恒子箫接过,踟蹰间,对面的司樾已咔嚓咬了下去。
恒子箫见此,便也跟着吃了。
吃了两个,司樾又将一碗水喝下了肚,她喝完了自己的,一擦嘴巴,伸手去拿恒子箫那碗,挑眉征求了他一声,“你已在溪边喝过了吧?”
恒子箫点头,他确实在溪边喝饱了,并不口渴,司樾便端起他那碗仰头咕咚咕咚地灌了下去。
她一连喝了两碗水,砸了砸嘴,“真甜呐。”
他们吃得差不多后,门外又响起了叩门声。
恒子箫开了门,来得还是旬初。
“我来收碗。”他进了屋,一眼看向那两个空了的水碗。
在他收拾之际,司樾道,“小孩儿,你们这是哪里的水,怎么如此甘甜?简直像是加了蜜。”
旬初身形一顿,继而起身,道,“是加了蜜。”
“原来如此。”司樾笑望着他,“都说羊族和善亲切,果然不假。多谢你。
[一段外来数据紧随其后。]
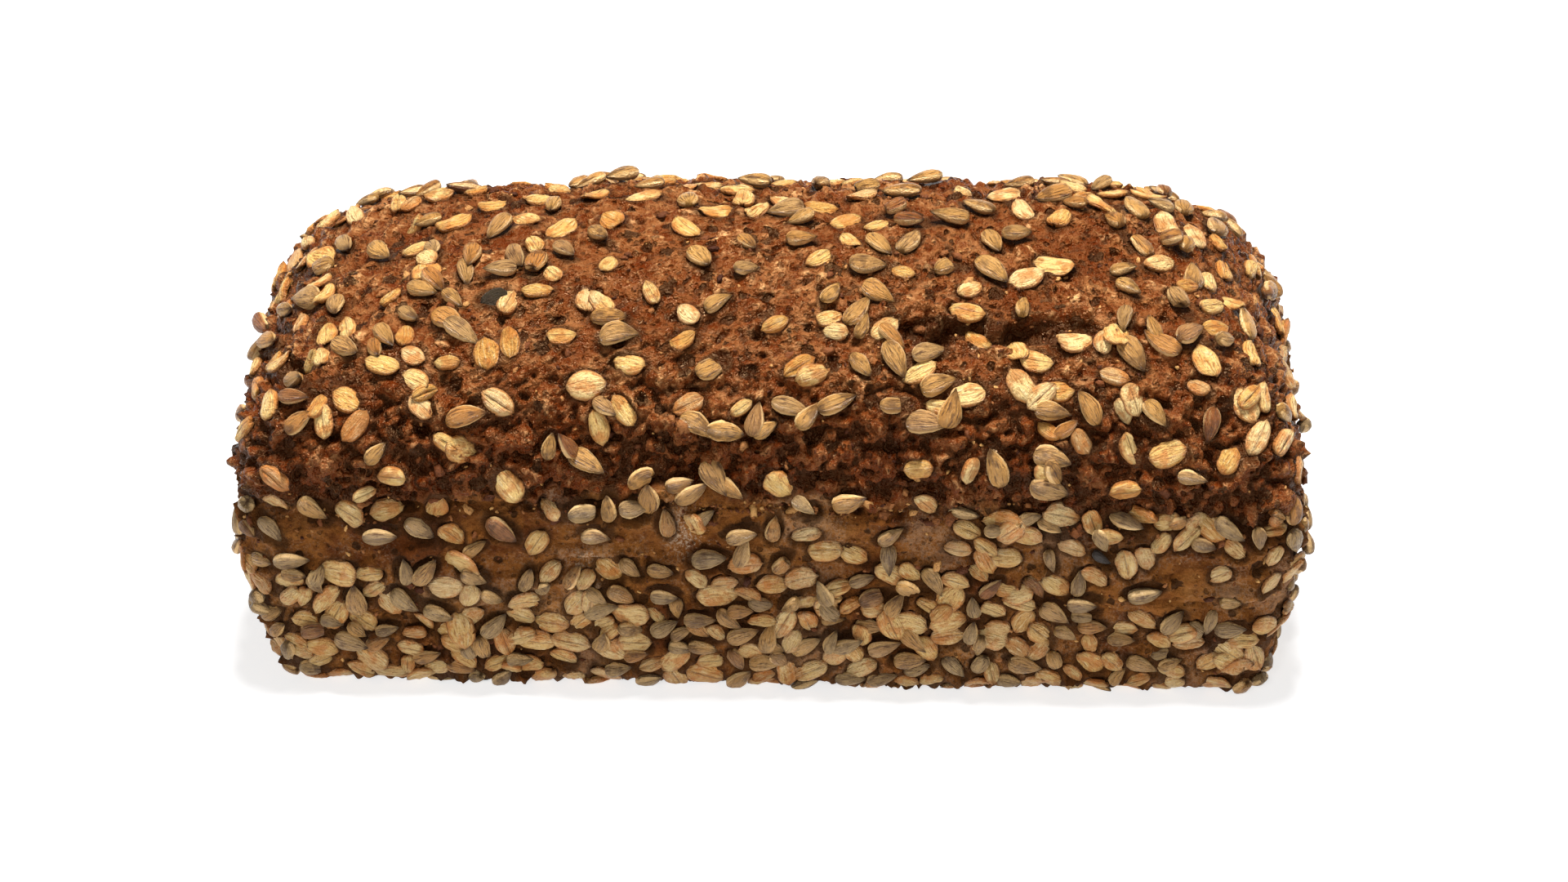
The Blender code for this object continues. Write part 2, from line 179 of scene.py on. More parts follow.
def crustPoints(u, v):
    # u in 0..1 runs round the loaf, v in 0..4 over floor, wall, lip and dome
    form = loafForm
    turn = np.mod(u, 1.0)
    stage = np.clip(np.floor(v), 0, 3)
    share = v - stage
    theta = share * math.pi / 2
    keep = np.maximum(np.cos(theta), 0) ** (2 / form["domePower"])
    lift = np.maximum(np.sin(theta), 0) ** (2 / form["domePower"])
    crown = 1 + (1 - keep) ** form["crownSpread"]
    roundness = np.select([stage == 0, stage == 1, stage == 2], [0 * v, share, 1 + 0 * v], crown)
    x1, y1 = ringShape(turn, roundness)

    fillet = form["baseFillet"]
    shoulder = form["shoulderHeight"]
    filletAngle = np.clip(share / form["filletShare"], 0, 1) * math.pi / 2
    rise = np.clip((share - form["filletShare"]) / (1 - form["filletShare"]), 0, 1)
    rim = rimAt(turn)
    wallZ = fillet * (1 - np.cos(filletAngle)) + (rim - fillet) * rise
    lipZ = rim + (shoulder - rim) * share
    domeZ = shoulder + (form["height"] - shoulder) * lift
    z = np.select([stage == 0, stage == 1, stage == 2], [0 * v, wallZ, lipZ], domeZ)

    growth = np.select([stage == 0, stage == 1], [0 * v, 1 - (1 - rise) ** form["wallBulge"]], 1)
    groove = grooveAt(turn, y1) * np.sin(math.pi * share) ** 2
    tuck = np.select([stage == 1, stage == 2], [fillet * (1 - np.sin(filletAngle)), groove], 0)
    halves = []
    for base, loaf in ((form["baseLength"], form["length"]), (form["baseWidth"], form["width"])):
        side = base / 2 + (loaf - base) / 2 * growth - tuck
        halves.append(np.where(stage == 0, (base / 2 - fillet) * share, side))

    ridgeX = form["ridgeFrom"] + (form["ridgeTo"] - form["ridgeFrom"]) * (x1 + 1) / 2
    domeX = ridgeX + (x1 * form["length"] / 2 - ridgeX) * keep
    lean = form["domeLean"] * ease((z - rim) / form["leanFade"])
    x = np.where(stage < 3, x1 * halves[0], domeX) - lean
    y = np.where(stage < 3, y1 * halves[1], y1 * form["width"] / 2 * keep)
    return np.stack([x, y, z], axis=-1)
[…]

”
“没什么。”初旬抱着碗的手指微微收紧,声音低了两分,“你们歇息吧。”
“好,有劳有劳。”司樾目送他离去。
告别了司樾和恒子箫,旬初照旧往最大的那间屋子走去。
他一进门,里头的人便问他:“药下了吗?”
旬初点点头,“他们都喝了。”
那精瘦的男人反问:“你亲眼看着他们喝的?”
“没有,那个男人很戒备我,拿了东西就关门了。”
男人猛地一拍木桌,喝道,“那你怎么说他们喝了!”
旬初一颤,低下头道,“我在水里加了蜂蜜,他们说这水很甜……所以一定是尝过了。”
若两人没有喝,而是把水倒了,断不会知道这水是甜的。
“呦,看不出你个小羊崽子还挺有心眼儿。”男人满意了,笑道,“行,没你的事了,回去吧。”
“是……”旬初抿唇,低着头转身欲走。
“慢着。”最魁梧的男人骤然开口。
旬初呼吸一禀,努力平稳呼吸,镇定地转身,“您有什么吩咐?”
男人睥睨着他,沉声道,“今天晚上,不管听见什么动静,任何人都不许离开羊圈一步。”
旬初松了口气,“是,我知道了。”
“嗯,去罢。”
旬初正要离开,男人下一句话却让他如坠冰窟。
他搓着下巴,狞笑道,“明天一早,让你妹妹过来。”
旬初猛地转身,眦目瞪着他。
他的这幅反应反倒取悦了屋子里的男人,他们爆发出哄笑,有人道,“二哥,那也太生嫩了。怕不是骨头都是软的。”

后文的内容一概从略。